Pemda Sumba Timur Abaikan Hak Masyarakat Adat dan Hak Ekologi

0
367
NTTsatu.com- WAINGAPU –  Pemerintah Daerah Kabupaten Sumba Timur dinilai telah mengabaikan hak masyarakat adat dan hak ekologi.

“Kami sudah merasakan dan melihat masyarakat adat mengalami ketidakadilan dan memgalami ketidakadilan ekologi. Mereka selain warga juga adalah jemaat. Dimana peran gereja sangat dibutuhkan untuk melindungi jemaat dan alam,” ungkap Sekretaris  Persekutuan Perempuan Berpendidikan Teologi di Indonesia (PERUATI) Sumba Timur, Pendeta Herlina.

Lebih lanjut Pendeta Herlina mengatakan PERUATI punya perhatian keberpihakan terhadap yang dimarginalkan dan mengalami ketidakadilan atas alasan apapun.

“Karena alasan itu kami melakukan advokasi agar mereka mendapatkan keadilan. Mendapatkan hak-haknya. Kami juga melihat semangat untuk memperoleh keadilan dari masyarakat adat sangat tinggi. Mereka sadar ada hah-haknya yang diabaikan pemangku kepentingan. Masyarakat adat saya lihat bukan hanya memperjuangkan hak hak nya saja tapi juga hak hak ekologi” ujar Pendeta Herlina.

Pemerintah daerah menurut penilaiannya masih berada di ruang-ruang aman. Pemerintah juga terkesan lebih berpihak pada mereka yang punya uang dan punya kuasa. Mereka tidak mampu berdiri mewakili masyarakat yang seharusnya mereka wakili. Mereka tidak memainkan peran yang semestinya.

“Sementara pemerintah abai terhadap pendampingan pada yang menjadi hak masyarakat. Harusnya mereka ada di pihak masyarakat ketika misalnya bicara soal HGU,” tegas Pendeta Herlina.

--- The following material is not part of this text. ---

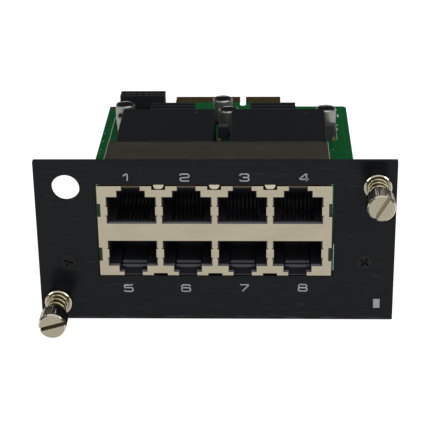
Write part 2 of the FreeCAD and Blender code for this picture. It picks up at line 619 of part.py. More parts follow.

Kelemahan berikut, menurut dia, tidak sinkron antara beberapa hal yang mereka kemukakan, misalnya katanya perijinan dari Gubernur padahal Bupati yang tandatangan, bagaimana persisnya itu. “Dalam aksi kemarin, Bupati dengan rendah hati mengakui bahwa dia salah (terkait pernyataan tanah ulayat dan terlantar di Pos Kupang, RED). Masih ada yang bisa diharapkan dari mereka untuk berdiri bersama-sama dengan masyarakat.

Sementara itu, Pendeta Rambu Ana Maery dari Jemaat Kahembi Kalelang menyatakan di depan Bupati Sumba Timur, dari sisi gereja, pemerintah adalah Mitra. Kita saling membangun, mendorong sesuatu yang mendatangkan kesejahteraan di dalam masyarakat dan juga dalam jemaat.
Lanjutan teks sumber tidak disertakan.